# Directive:
Please quote exactly the lines below from the line containing "solids %d volume" to the line containing "# Their box", both lines included, and nothing else.

# Provided information:
____

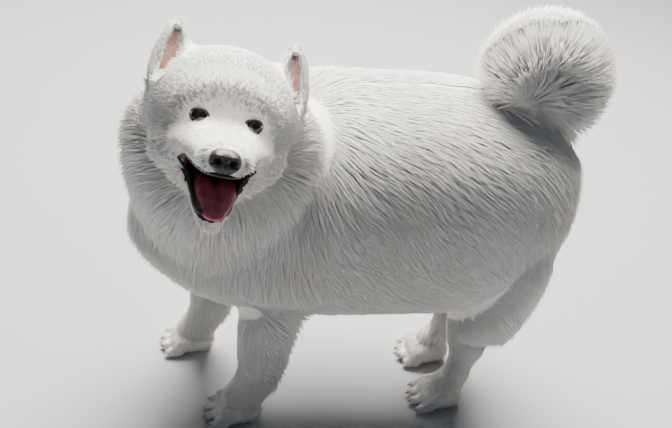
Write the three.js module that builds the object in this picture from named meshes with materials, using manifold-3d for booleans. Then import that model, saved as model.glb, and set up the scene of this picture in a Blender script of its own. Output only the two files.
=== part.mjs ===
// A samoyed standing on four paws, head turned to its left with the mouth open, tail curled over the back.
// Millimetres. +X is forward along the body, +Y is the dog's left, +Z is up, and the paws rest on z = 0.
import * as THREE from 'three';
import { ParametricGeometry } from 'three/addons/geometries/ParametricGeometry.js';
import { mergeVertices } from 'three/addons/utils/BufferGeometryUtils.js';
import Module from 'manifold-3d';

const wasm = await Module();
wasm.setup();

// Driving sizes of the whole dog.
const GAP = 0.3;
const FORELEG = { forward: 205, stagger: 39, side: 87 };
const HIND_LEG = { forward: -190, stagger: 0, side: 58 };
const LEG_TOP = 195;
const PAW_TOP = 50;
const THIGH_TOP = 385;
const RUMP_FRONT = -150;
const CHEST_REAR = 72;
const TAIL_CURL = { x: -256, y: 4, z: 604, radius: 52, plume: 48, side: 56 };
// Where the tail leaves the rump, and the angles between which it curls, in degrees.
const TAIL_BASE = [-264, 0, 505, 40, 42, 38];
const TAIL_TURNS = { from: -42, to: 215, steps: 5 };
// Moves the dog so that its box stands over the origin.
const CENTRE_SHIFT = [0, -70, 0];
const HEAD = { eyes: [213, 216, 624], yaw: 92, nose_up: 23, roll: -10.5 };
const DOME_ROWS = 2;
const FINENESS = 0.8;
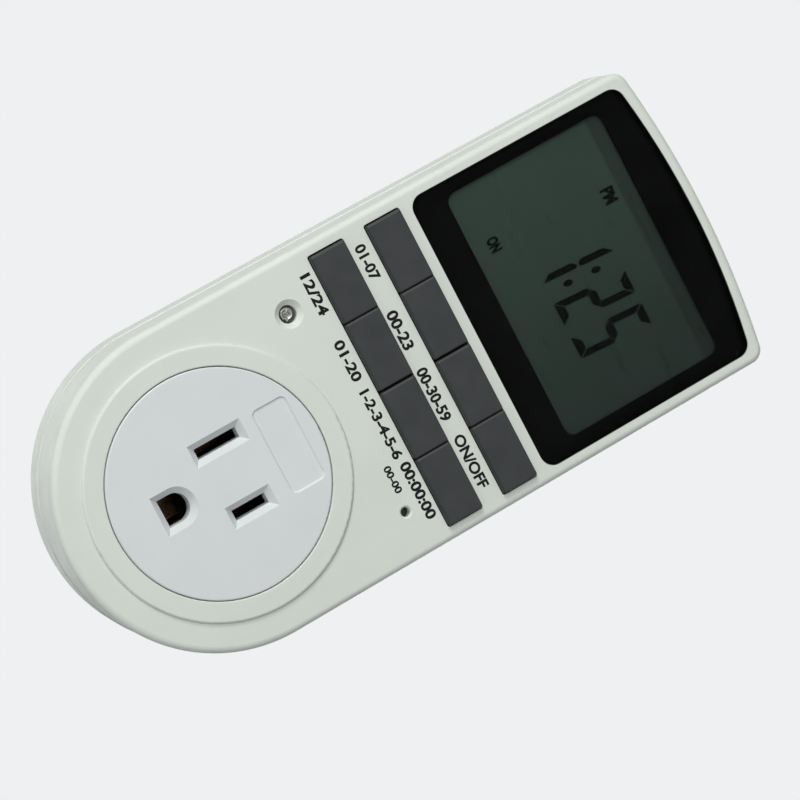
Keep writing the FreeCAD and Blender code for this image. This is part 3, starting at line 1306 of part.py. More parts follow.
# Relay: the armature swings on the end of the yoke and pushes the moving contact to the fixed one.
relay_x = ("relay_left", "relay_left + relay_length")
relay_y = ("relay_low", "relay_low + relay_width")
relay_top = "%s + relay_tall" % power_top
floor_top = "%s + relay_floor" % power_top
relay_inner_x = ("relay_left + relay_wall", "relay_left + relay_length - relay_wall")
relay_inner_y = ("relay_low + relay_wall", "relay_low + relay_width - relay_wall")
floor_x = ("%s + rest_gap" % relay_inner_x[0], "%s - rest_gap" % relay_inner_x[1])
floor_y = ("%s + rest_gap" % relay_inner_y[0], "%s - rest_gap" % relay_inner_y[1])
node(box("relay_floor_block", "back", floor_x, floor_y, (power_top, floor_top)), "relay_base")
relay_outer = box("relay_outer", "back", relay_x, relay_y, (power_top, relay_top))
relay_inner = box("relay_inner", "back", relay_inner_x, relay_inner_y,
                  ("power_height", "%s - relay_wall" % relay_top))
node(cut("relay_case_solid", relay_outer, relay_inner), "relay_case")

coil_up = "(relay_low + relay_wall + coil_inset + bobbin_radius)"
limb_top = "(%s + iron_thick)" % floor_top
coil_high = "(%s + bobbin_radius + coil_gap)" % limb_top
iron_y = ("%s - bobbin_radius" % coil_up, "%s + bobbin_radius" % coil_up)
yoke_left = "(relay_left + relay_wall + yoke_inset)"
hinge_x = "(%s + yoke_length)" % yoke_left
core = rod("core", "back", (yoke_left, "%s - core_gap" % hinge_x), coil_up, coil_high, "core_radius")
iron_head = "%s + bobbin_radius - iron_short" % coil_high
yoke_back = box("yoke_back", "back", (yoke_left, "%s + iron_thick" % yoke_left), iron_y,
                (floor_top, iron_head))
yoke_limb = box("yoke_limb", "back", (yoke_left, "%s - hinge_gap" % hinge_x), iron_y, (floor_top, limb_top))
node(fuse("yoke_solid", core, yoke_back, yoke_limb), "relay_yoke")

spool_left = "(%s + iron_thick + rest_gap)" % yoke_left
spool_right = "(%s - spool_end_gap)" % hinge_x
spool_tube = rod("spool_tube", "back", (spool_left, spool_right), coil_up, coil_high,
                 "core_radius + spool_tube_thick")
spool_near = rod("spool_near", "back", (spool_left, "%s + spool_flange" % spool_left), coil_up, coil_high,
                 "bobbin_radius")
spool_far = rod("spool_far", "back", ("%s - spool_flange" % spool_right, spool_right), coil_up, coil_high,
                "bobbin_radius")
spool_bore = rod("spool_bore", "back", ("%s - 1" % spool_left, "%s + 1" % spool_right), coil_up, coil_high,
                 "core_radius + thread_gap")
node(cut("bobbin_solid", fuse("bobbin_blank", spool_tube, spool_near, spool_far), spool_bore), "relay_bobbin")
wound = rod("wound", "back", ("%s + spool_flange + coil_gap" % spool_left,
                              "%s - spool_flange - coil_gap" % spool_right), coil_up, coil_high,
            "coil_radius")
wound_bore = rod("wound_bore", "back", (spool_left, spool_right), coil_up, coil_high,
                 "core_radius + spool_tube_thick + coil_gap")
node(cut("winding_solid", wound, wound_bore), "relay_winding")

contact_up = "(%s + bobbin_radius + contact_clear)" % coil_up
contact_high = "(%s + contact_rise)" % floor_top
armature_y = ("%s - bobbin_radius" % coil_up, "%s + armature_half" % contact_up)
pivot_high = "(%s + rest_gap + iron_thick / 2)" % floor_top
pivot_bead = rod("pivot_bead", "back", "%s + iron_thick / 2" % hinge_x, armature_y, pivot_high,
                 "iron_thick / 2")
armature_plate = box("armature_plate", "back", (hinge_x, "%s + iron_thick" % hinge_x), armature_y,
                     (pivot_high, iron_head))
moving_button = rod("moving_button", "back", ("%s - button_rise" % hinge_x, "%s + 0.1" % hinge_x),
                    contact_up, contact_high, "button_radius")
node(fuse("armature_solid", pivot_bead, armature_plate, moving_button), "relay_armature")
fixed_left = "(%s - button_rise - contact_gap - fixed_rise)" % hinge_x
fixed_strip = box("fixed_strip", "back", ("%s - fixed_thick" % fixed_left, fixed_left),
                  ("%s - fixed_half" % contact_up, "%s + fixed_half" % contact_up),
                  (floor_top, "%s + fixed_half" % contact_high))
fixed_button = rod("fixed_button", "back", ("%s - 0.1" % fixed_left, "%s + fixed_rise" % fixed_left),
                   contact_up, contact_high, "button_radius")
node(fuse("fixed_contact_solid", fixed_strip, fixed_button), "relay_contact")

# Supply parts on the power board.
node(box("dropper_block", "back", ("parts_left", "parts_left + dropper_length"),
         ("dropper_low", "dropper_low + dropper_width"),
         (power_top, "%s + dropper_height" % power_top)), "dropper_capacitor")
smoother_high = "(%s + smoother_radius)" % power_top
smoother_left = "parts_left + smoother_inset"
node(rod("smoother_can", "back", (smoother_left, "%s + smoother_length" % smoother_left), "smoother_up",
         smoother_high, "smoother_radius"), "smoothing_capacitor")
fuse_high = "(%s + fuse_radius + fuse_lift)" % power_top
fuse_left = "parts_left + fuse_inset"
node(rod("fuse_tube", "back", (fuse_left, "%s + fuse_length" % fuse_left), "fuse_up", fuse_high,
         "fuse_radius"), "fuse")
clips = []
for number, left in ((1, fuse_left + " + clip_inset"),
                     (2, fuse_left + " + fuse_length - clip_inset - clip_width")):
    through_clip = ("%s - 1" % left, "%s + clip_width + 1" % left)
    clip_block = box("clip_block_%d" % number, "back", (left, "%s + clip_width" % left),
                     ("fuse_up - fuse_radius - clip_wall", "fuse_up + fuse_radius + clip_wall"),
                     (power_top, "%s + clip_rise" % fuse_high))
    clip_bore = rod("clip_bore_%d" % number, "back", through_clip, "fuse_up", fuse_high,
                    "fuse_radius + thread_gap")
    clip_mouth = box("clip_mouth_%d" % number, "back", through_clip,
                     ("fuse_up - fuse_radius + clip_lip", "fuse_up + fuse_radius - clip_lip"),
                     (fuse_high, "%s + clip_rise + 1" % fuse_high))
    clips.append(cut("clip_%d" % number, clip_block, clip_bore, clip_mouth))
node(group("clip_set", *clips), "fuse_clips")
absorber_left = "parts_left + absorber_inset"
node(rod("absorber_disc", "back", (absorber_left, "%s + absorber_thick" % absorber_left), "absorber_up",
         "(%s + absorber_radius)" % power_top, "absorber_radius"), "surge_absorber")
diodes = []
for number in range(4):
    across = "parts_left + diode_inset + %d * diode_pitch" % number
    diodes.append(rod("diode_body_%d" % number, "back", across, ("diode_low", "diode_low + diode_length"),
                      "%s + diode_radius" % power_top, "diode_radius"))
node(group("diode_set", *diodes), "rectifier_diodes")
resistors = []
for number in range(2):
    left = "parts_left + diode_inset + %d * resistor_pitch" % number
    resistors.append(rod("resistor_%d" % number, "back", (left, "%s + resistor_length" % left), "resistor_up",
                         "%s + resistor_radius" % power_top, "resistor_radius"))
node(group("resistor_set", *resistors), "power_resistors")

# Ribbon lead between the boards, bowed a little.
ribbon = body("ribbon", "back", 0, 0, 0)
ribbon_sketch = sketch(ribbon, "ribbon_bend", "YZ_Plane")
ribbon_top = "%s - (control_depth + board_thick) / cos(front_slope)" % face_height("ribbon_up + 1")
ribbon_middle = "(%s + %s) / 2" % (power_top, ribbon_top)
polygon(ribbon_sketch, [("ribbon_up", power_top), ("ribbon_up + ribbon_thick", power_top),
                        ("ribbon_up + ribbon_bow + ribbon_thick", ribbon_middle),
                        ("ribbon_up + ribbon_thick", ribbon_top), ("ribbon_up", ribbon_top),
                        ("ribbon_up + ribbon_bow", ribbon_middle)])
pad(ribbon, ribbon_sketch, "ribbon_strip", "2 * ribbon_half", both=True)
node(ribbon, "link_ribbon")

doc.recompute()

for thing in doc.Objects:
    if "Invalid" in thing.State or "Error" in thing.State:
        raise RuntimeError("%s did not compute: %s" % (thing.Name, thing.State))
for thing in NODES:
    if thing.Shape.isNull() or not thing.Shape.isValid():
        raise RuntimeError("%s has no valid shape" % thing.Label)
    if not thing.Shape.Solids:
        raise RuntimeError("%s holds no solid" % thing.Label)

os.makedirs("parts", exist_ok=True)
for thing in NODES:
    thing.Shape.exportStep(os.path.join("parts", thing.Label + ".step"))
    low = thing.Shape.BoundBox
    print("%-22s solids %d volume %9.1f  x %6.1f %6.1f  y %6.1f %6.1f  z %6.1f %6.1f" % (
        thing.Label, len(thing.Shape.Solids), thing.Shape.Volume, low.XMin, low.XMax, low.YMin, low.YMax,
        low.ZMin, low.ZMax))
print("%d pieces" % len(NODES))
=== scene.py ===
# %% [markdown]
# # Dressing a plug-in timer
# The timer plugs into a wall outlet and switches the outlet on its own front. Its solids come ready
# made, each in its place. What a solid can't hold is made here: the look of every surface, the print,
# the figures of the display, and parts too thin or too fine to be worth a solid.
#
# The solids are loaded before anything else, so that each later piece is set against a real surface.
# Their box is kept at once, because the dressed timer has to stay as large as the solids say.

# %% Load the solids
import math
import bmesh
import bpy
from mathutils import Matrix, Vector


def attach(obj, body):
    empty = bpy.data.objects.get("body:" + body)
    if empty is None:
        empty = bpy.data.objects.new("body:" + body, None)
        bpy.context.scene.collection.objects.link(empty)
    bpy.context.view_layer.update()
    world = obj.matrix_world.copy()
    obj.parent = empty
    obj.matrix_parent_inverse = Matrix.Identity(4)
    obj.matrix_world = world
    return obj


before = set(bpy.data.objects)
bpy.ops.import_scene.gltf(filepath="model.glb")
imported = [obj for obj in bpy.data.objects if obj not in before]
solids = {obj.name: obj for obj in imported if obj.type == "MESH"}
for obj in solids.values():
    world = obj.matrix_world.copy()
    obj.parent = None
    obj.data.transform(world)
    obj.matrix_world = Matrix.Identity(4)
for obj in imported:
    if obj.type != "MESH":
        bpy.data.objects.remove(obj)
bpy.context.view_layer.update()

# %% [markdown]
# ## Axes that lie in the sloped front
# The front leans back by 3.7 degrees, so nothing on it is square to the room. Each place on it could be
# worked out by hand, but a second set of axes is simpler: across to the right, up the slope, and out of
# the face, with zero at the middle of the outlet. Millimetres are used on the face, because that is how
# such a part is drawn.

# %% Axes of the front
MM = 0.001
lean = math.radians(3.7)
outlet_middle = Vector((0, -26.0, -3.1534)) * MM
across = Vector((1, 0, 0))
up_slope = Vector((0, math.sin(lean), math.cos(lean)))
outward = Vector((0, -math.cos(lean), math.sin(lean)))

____

# Written reply:
    print("%-22s solids %d volume %9.1f  x %6.1f %6.1f  y %6.1f %6.1f  z %6.1f %6.1f" % (
        thing.Label, len(thing.Shape.Solids), thing.Shape.Volume, low.XMin, low.XMax, low.YMin, low.YMax,
        low.ZMin, low.ZMax))
print("%d pieces" % len(NODES))
=== scene.py ===
# %% [markdown]
# # Dressing a plug-in timer
# The timer plugs into a wall outlet and switches the outlet on its own front. Its solids come ready
# made, each in its place. What a solid can't hold is made here: the look of every surface, the print,
# the figures of the display, and parts too thin or too fine to be worth a solid.
#
# The solids are loaded before anything else, so that each later piece is set against a real surface.
# Their box is kept at once, because the dressed timer has to stay as large as the solids say.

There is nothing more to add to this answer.